Desterrados de la ciudad por escándalo, los dos pasan a Sevilla y Guzmán encuentra allí a su an­ciana madre, pero es abandonado por su esposa, que huye a Italia con un capitán de galera, dejándolo solo y pobre. Guzmán entonces vuelve a sus robos y engaños: en­tre otras cosas vende una casa que no es suya y engaña a un santo monje. Entra, al servicio de una señora, la roba y es descubierto y condenado a seis años de ga­leras. Pero como intenta huir y es apre­sado, la condena es conmutada a perpetui­dad. Los sufrimientos horribles de las ga­leras enderezan finalmente el alma del pícaro a la virtud, y como denuncia una ten­tativa de amotinamiento de los galeotes, se le promete la libertad.

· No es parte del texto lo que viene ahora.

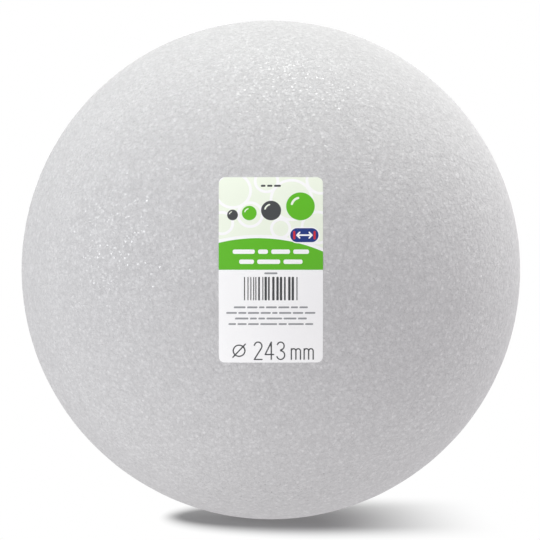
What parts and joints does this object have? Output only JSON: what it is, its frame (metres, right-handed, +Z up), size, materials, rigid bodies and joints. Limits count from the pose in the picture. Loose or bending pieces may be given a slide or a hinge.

En la novela, según un procedimiento puesto de moda por Boyardo y Ariosto e imitado por todos, incluso por Cervantes, hay intercaladas tres historias: «Ozmín y Daraja» (I, 1, 8); «Dorido y Clorinia» (I, 3, 10); «Maese Jacobo y sus hijos» (II, 2, 9) y una rica colección de referencias novelísticas vinculadas en parte a la tradición clásica y en parte a la musa popular y a la observación directa de la realidad. Y es aquí donde triunfa el arte del escritor. Como todos los escrito­res picarescos, Alemán persigue los aspectos más inmediatos y crudos de la vida. Su novela es un cuadro de abyección y de mi­seria que voluntariamente se opone a las rosadas ficciones pastoriles y caballerescas de la literatura cortesana. Ya no es la sátira sutil del Lazarillo, que escoge los episodios, los depura de la anécdota y coor­dina su representación desde un punto de vista moral, consiguiendo de este modo con facilidad un equilibrio artístico: es una desenfrenada fantasía creadora, un vigo­roso naturalismo mal dominado por los fre­nos de la moral. Porque Alemán es el hom­bre de la Contrarreforma: siente la llamada del instinto y se entrega a él, pero sabe que el instinto es pecaminoso y a él opone la razón. Hay en él la alegría de contar, la complacencia por la vida canallesca consi­derada como una épica al revés, pero a ella contrapone la divagación filosófica que de los casos más desesperados saca un ejem­plo moralizador. Una moral pegadiza, que queda siempre yuxtapuesta e introducida de una manera subrepticia. El autor, hom­bre de ciencia y letras, va a buscar su mo­ral muy lejos, pero no consigue jamás ofrecerla pedagógicamente y a menudo la con­dimenta con la nota picante. Cuando le falla la punta de malicia le queda siempre la complacencia verbal que da amplitud y sonoridad a la prosa, ilumina los más in­significantes detalles y refleja la realidad como un espejo deformante pero muy lím­pido. La novela pronto fue traducida a to­das las lenguas.